Concrètement, considérer votre mariage comme un acte d’adoration signifie que l’argent que vous dépensez pour votre foyer est considéré comme un acte de charité, que les actes de bonté envers votre conjoint et vos enfants vous valent l’agrément divin, et que même l’acte intime dont vous jouissez vous apporte la récompense d’Allâh ! Inversement, vos épreuves au sein du mariage deviennent quelque chose dont vous pouvez tirer profit, et les inévitables défis de la vie sont considérés comme des parties intégrantes d’un grandiose projet de vie.
Ibn Abî Jamra a dit :
« J’aimerais que certains savants de l’Islâm consacrent tout leur temps à enseigner aux gens l’art de formuler l’intention de leurs actions – de sorte que les savants s’assoient et éduquent les gens à cet égard sans rien faire d’autre. En effet, de nombreuses personnes sombrent dans la ruine pour la seule raison qu’elles ne formulent pas la bonne intention ! »[8]
Nombre de personnes souffrent énormément au cours de leur mariage en raison d’une intention faible, ou tout simplement absente.
À ce sujet, certains savants de l’Islâm ont dit :
« L’adoration des personnes distraites est une habitude, et les habitudes des personnes conscientes sont une adoration. »
Lorsque vous considérez le mariage comme un acte d’adoration, tout ce que vous faites et vivez au cours de ce mariage se transforme en une occasion d’obtenir la récompense divine. Vos difficultés deviennent aussi un moyen d’expier vos péchés et de corriger vos lacunes. C’est ce qui ressort du hadîth suivant :
« Entre un dînâr que vous dépensez sur le sentier d’Allâh, ou pour affranchir un esclave, ou en tant qu’aumône offerte à un nécessiteux, ou pour soutenir votre famille, celui qui rapporte la plus grande récompense est celui que vous dépensez pour votre famille. »[9]

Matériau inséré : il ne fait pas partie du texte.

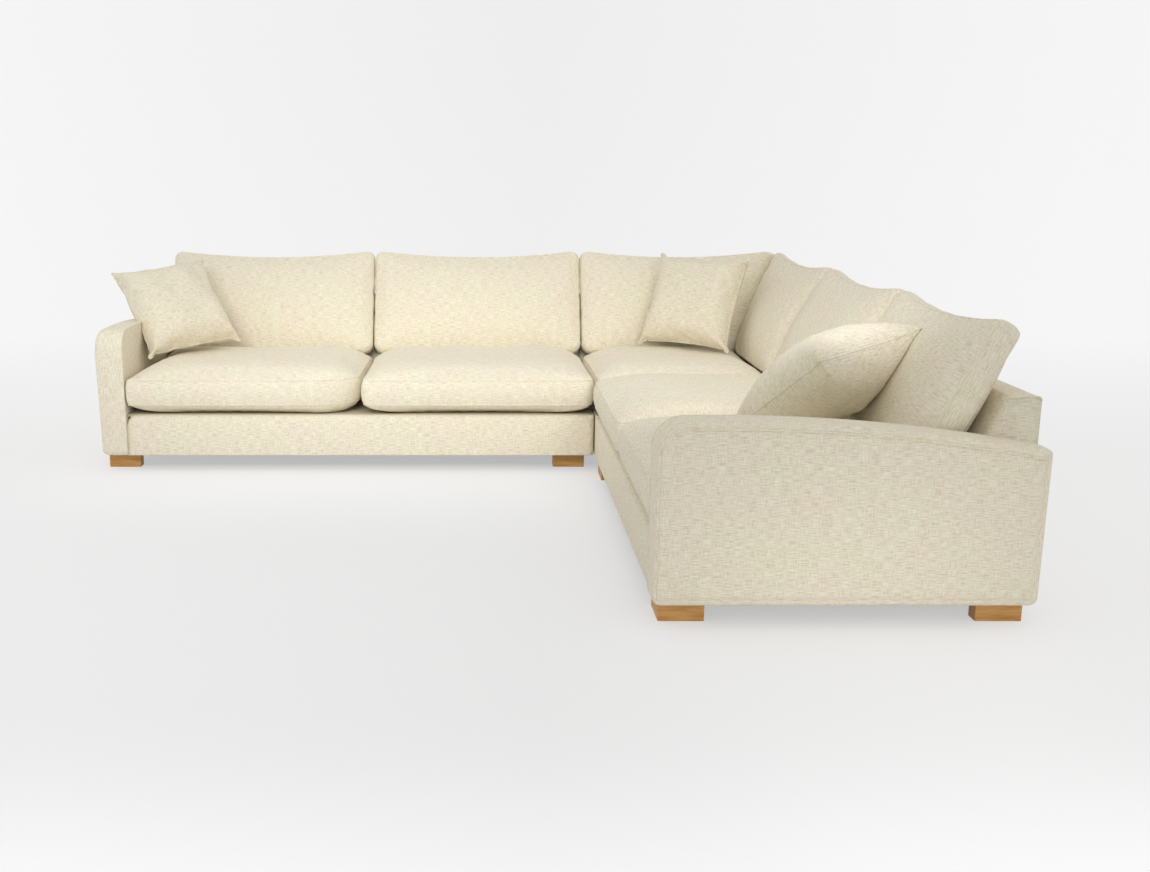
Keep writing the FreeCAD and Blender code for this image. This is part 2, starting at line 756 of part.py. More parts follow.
def corner_section():
    """Every fixed piece of the square corner section, and its three loose cushions."""
    u0 = section_gap
    inside = u0 + skin_thickness
    u1 = depth - border_thickness
    seat_edge = back_face_v(base_top)
    feet = corner_feet()
    bolts = [b for _, places in feet for b in places]
    screws = [(screw_offset, y) for y in plate_places] + [(x, screw_offset) for x in plate_places]
    holes = bolt_holes(bolts) + screw_holes(screws)

    frame = seat_frame(inside, u1, inside, corner_cross_rails)
    second_rail = box(seat_edge, seat_edge + seat_rail_width, inside, u1, frame_bottom, rail_top)
    save("corner_seat_frame", [drill(frame.fuse(second_rail).removeSplitter(), holes)])
    save("corner_seat_springs", seat_springs(inside + rail, seat_edge, inside))
    save("corner_spring_clips", spring_clips(inside + rail, seat_edge, inside))
    save("corner_platform", [platform(inside, seat_edge - play, inside)])
    skin = box(u0, u1, u0, u1, foot_height, base_top).cut(box(inside, depth, inside, depth, 0, depth))
    save("corner_base_cover", [skin])
    save("corner_dust_cover", [drill(dust_cover(inside, u1, inside), holes)])

    hollow = back_cavity(u0 + back_padding, u1)
    hollow = hollow.fuse(swap_uv(hollow))
    half = back_prism(u0, depth).cut(hollow).common(left_of_mitre(0))
    save("corner_back_cover_left", [half])
    save("corner_back_cover_right", [swap_uv(half)])
    side_ribs = back_ribs(u0 + back_padding, seat_edge)
    rails = back_rails(u0 + back_padding, u1)
    timbers = side_ribs + rails
    timbers += [swap_uv(timber) for timber in timbers]
    save("corner_back_frame", [timbers[0].multiFuse(timbers[1:]).removeSplitter()])
    straps = back_webbing(u0 + back_padding, seat_edge)
    save("corner_back_webbing", straps + [swap_uv(strap) for strap in straps])
    save("corner_block_feet", [bored(*foot) for foot in feet])
    save("corner_foot_bolts", foot_bolts(bolts))

    save("corner_seat_cushion", [seat_cushion(cushion_gap, cushion_rear_v, far_end_low=True)])
    first = corner_back_cushion()
    save("corner_back_cushion_left", [first])
    save("corner_back_cushion_right", [swap_uv(first)])


def main():
    os.makedirs("parts", exist_ok=True)
    arm_section("left", to_left, left_seat_width, foot_seen_setback, left_side_setback)
    arm_section("right", to_right, right_seat_width, right_front_setback, foot_seen_setback)
    corner_section()
    save("connector_plates", [connector_plate(*plate) for plate in joint_plates()])
    save("connector_screws", [connector_screw(*place) for place in screw_places()])
    save("scatter_cushion_left", [scatter_cushion(Vec(*left_scatter_centre), *left_scatter_turn)])
    right = scatter_cushion(Vec(*right_scatter_centre), *right_scatter_turn)
    save("scatter_cushion_right", [to_right(to_left(right))])
    save("scatter_cushion_corner", [scatter_cushion(Vec(*corner_scatter_centre), *corner_scatter_turn)])


main()
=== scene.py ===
"""The looks of the corner sofa: cream linen-look cloth, piped cushions, oak feet and a pale studio.

Pieces are made in a wing's own places, in metres: u runs from the corner out to the arm, v from the front
to the back, z up. The left wing is that frame mirrored, the right wing is that frame turned.
"""
import json
import math

import bmesh
import bpy
import numpy as np
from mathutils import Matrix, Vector, noise
from mathutils.bvhtree import BVHTree


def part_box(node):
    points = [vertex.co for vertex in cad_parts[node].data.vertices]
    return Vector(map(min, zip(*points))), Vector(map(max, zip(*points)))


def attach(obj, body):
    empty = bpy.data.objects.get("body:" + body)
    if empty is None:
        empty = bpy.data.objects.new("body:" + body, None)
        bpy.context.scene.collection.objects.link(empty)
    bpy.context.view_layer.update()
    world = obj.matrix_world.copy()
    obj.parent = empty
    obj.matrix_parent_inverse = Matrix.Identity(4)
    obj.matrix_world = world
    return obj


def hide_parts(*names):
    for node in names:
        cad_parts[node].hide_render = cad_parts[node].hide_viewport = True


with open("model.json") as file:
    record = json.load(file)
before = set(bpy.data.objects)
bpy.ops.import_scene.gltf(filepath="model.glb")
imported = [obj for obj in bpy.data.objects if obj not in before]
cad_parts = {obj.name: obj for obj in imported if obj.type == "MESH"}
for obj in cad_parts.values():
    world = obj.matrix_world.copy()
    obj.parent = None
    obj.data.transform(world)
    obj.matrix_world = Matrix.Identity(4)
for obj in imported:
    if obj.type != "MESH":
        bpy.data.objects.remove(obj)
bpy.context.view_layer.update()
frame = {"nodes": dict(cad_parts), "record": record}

# Sizes of the sofa, in metres
depth = 1.080
arm_width = 0.106
left_seat = 0.995
right_seat = 0.885
section_gap = 0.003
base_bottom = 0.065
base_top = 0.238
back_top = 0.650
back_thickness = 0.083
back_lean = math.radians(27.0)
border_thickness = 0.025
side_skin = 0.005
cushion_gap = 0.003
left_wing_end = 2 * left_seat
right_wing_end = 2 * right_seat

# Where the inner corner of the seats' fronts stands in the row frame
corner_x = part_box("left_base_cover")[1].x + section_gap
corner_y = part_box("right_base_cover")[1].y + section_gap


def to_left(p):
    """From the left wing's own places to the row frame."""
    return np.stack([corner_x - p[..., 0], corner_y + p[..., 1], p[..., 2]], axis=-1)


def to_right(p):
    """From the right wing's own places to the row frame."""
    return np.stack([corner_x + p[..., 1], corner_y - p[..., 0], p[..., 2]], axis=-1)


def to_corner(p):
    """From the corner's own places to the row frame, with u to the right and v to the back."""
    return np.stack([corner_x + p[..., 0], corner_y + p[..., 1], p[..., 2]], axis=-1)


def to_corner_swapped(p):
    """The same, mirrored across the corner's diagonal."""
    return np.stack([corner_x + p[..., 1], corner_y + p[..., 0], p[..., 2]], axis=-1)


def in_row(p):
    """For places that are in the row frame already."""
    return p


# Lines and grids


def spaced(count, crowd=0.5):
    """Shares from 0 to 1, closer together at both ends, where a seam pulls the cloth in."""
    s = np.linspace(0, 1, count + 1)
    return s - crowd * np.sin(2 * np.pi * s) / (2 * np.pi)


def lengths(line):
    """How far along a line each of its points is."""
    return np.concatenate(([0.0], np.cumsum(np.linalg.norm(np.diff(line, axis=0), axis=1))))


def resample(line, shares):
    """Points at the given shares of a line's length."""
    along = lengths(line)
    wanted = np.asarray(shares) * along[-1]
    return np.stack([np.interp(wanted, along, line[:, k]) for k in range(line.shape[1])], axis=1)


def arc_through(p, q, r, count=24):
    """Points of the round arc from p through q to r, in a plane."""
    p, q, r = (np.array(x, float) for x in (p, q, r))
    a, b = q - p, r - p
    cross = 2.0 * (a[0] * b[1] - a[1] * b[0])
    offset = np.array([b[1] * (a @ a) - a[1] * (b @ b), a[0] * (b @ b) - b[0] * (a @ a)]) / cross
    centre = p + offset
    start, middle, end = (math.atan2(*(x - centre)[::-1]) for x in (p, q, r))
    turn = (end - start) % (2 * math.pi)
    if (middle - start) % (2 * math.pi) > turn:
        turn -= 2 * math.pi
    angles = start + turn * np.linspace(0.0, 1.0, count)
    return centre + np.hypot(*offset) * np.stack([np.cos(angles), np.sin(angles)], axis=1)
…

Le Prophète ﷺ a également dit :
« Vous serez récompensé pour tout ce que vous dépensez au nom d’Allâh, même s’il ne s’agit que d’un morceau de nourriture que vous placez dans la bouche de votre épouse. »[10]
De manière tout à fait incroyable, le Messager d’Allâh ﷺ nous a également informés que :
« Vos moments d’intimité avec votre épouse sont un acte de charité. » Les Compagnons ont demandé : « ô Messager d’Allâh, comment est-il possible que nous soyons récompensés pour avoir assouvi nos désirs ? »
Il a répondu : « N’est-il pas vrai que celui qui assouvit son désir de manière illicite commet un péché ? De même, l’assouvir de manière licite entraîne une récompense. »[11]
Notons que l’idée que la sexualité était une forme de vice et de mal a prévalu dans la conception chrétienne du mariage au sein de l’Église jusqu’à la Réforme du 16ème siècle : les premiers pères de l’Église, Tertullien et Ambroise, préféraient ainsi l’extinction de l’humanité à sa propagation par la sexualité ; un autre père de l’Église, Origène, est même allé jusqu’à se faire castrer avant son ordination, en guise de dévotion ! À l’inverse, l’Islâm considère la sexualité comme un acte d’adoration délicat et accepté par Allâh – lorsqu’il s’inscrit, bien entendu, dans le cadre et les limites du mariage.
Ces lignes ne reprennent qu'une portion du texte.